> Work instructions
Copy out each line exactly as it appears.

◆ ◆ ◆ ◆

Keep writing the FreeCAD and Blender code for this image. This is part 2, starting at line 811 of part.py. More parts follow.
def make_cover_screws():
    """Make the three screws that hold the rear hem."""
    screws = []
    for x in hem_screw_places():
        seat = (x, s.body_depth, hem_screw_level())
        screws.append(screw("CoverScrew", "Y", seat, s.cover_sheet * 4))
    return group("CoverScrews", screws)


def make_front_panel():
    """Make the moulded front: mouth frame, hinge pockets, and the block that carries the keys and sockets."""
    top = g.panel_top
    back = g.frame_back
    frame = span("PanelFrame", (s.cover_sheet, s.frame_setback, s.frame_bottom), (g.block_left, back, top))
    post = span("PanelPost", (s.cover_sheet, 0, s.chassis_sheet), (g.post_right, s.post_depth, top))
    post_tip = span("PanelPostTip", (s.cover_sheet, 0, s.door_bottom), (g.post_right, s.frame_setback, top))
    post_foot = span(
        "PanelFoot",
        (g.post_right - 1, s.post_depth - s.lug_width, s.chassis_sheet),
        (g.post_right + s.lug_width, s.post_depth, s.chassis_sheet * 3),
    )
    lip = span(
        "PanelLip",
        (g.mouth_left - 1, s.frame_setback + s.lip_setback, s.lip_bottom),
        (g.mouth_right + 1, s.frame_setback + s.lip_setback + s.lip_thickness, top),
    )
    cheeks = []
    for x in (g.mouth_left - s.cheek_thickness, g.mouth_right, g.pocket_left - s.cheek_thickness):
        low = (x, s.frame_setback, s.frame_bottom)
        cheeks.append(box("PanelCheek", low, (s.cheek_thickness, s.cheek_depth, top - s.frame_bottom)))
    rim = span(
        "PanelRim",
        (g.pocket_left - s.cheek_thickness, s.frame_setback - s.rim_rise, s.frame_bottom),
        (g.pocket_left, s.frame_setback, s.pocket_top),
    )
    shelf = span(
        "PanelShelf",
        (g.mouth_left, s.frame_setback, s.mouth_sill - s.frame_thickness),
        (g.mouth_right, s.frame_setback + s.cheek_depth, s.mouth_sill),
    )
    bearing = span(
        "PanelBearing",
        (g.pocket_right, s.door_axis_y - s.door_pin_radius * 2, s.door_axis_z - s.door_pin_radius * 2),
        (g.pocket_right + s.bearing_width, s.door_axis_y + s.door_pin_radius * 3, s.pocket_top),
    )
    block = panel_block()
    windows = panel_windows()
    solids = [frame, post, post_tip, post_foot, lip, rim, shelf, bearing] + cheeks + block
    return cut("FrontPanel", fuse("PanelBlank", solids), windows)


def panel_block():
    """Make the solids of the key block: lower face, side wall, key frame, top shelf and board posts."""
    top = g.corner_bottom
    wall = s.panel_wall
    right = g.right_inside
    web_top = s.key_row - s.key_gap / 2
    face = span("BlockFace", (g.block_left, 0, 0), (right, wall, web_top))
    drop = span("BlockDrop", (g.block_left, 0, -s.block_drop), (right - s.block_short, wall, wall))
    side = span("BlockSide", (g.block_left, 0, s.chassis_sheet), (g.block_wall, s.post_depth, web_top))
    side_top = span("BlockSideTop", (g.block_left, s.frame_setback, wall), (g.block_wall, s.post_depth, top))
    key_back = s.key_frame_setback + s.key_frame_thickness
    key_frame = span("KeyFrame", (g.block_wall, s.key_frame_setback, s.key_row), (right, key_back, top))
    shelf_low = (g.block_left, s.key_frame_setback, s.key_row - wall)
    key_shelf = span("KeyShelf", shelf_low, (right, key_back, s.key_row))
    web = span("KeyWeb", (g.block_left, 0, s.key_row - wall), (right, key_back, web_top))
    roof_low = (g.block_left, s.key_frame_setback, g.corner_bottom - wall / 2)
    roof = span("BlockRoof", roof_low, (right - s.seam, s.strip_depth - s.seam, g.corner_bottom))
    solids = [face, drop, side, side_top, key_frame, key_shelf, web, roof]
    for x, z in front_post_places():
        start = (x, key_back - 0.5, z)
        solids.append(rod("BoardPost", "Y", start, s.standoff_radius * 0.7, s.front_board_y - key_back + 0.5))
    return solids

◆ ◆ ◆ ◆

> Exercise response
Keep writing the FreeCAD and Blender code for this image. This is part 2, starting at line 811 of part.py. More parts follow.
def make_cover_screws():
    """Make the three screws that hold the rear hem."""
    screws = []
    for x in hem_screw_places():
        seat = (x, s.body_depth, hem_screw_level())
        screws.append(screw("CoverScrew", "Y", seat, s.cover_sheet * 4))
    return group("CoverScrews", screws)


def make_front_panel():
    """Make the moulded front: mouth frame, hinge pockets, and the block that carries the keys and sockets."""
    top = g.panel_top
    back = g.frame_back
    frame = span("PanelFrame", (s.cover_sheet, s.frame_setback, s.frame_bottom), (g.block_left, back, top))
    post = span("PanelPost", (s.cover_sheet, 0, s.chassis_sheet), (g.post_right, s.post_depth, top))
    post_tip = span("PanelPostTip", (s.cover_sheet, 0, s.door_bottom), (g.post_right, s.frame_setback, top))
    post_foot = span(
        "PanelFoot",
        (g.post_right - 1, s.post_depth - s.lug_width, s.chassis_sheet),
        (g.post_right + s.lug_width, s.post_depth, s.chassis_sheet * 3),
    )
    lip = span(
        "PanelLip",
        (g.mouth_left - 1, s.frame_setback + s.lip_setback, s.lip_bottom),
        (g.mouth_right + 1, s.frame_setback + s.lip_setback + s.lip_thickness, top),
    )
    cheeks = []
    for x in (g.mouth_left - s.cheek_thickness, g.mouth_right, g.pocket_left - s.cheek_thickness):
        low = (x, s.frame_setback, s.frame_bottom)
        cheeks.append(box("PanelCheek", low, (s.cheek_thickness, s.cheek_depth, top - s.frame_bottom)))
    rim = span(
        "PanelRim",
        (g.pocket_left - s.cheek_thickness, s.frame_setback - s.rim_rise, s.frame_bottom),
        (g.pocket_left, s.frame_setback, s.pocket_top),
    )
    shelf = span(
        "PanelShelf",
        (g.mouth_left, s.frame_setback, s.mouth_sill - s.frame_thickness),
        (g.mouth_right, s.frame_setback + s.cheek_depth, s.mouth_sill),
    )
    bearing = span(
        "PanelBearing",
        (g.pocket_right, s.door_axis_y - s.door_pin_radius * 2, s.door_axis_z - s.door_pin_radius * 2),
        (g.pocket_right + s.bearing_width, s.door_axis_y + s.door_pin_radius * 3, s.pocket_top),
    )
    block = panel_block()
    windows = panel_windows()
    solids = [frame, post, post_tip, post_foot, lip, rim, shelf, bearing] + cheeks + block
    return cut("FrontPanel", fuse("PanelBlank", solids), windows)


def panel_block():
    """Make the solids of the key block: lower face, side wall, key frame, top shelf and board posts."""
    top = g.corner_bottom
    wall = s.panel_wall
    right = g.right_inside
    web_top = s.key_row - s.key_gap / 2
    face = span("BlockFace", (g.block_left, 0, 0), (right, wall, web_top))
    drop = span("BlockDrop", (g.block_left, 0, -s.block_drop), (right - s.block_short, wall, wall))
    side = span("BlockSide", (g.block_left, 0, s.chassis_sheet), (g.block_wall, s.post_depth, web_top))
    side_top = span("BlockSideTop", (g.block_left, s.frame_setback, wall), (g.block_wall, s.post_depth, top))
    key_back = s.key_frame_setback + s.key_frame_thickness
    key_frame = span("KeyFrame", (g.block_wall, s.key_frame_setback, s.key_row), (right, key_back, top))
    shelf_low = (g.block_left, s.key_frame_setback, s.key_row - wall)
    key_shelf = span("KeyShelf", shelf_low, (right, key_back, s.key_row))
    web = span("KeyWeb", (g.block_left, 0, s.key_row - wall), (right, key_back, web_top))
    roof_low = (g.block_left, s.key_frame_setback, g.corner_bottom - wall / 2)
    roof = span("BlockRoof", roof_low, (right - s.seam, s.strip_depth - s.seam, g.corner_bottom))
    solids = [face, drop, side, side_top, key_frame, key_shelf, web, roof]
    for x, z in front_post_places():
        start = (x, key_back - 0.5, z)
        solids.append(rod("BoardPost", "Y", start, s.standoff_radius * 0.7, s.front_board_y - key_back + 0.5))
    return solids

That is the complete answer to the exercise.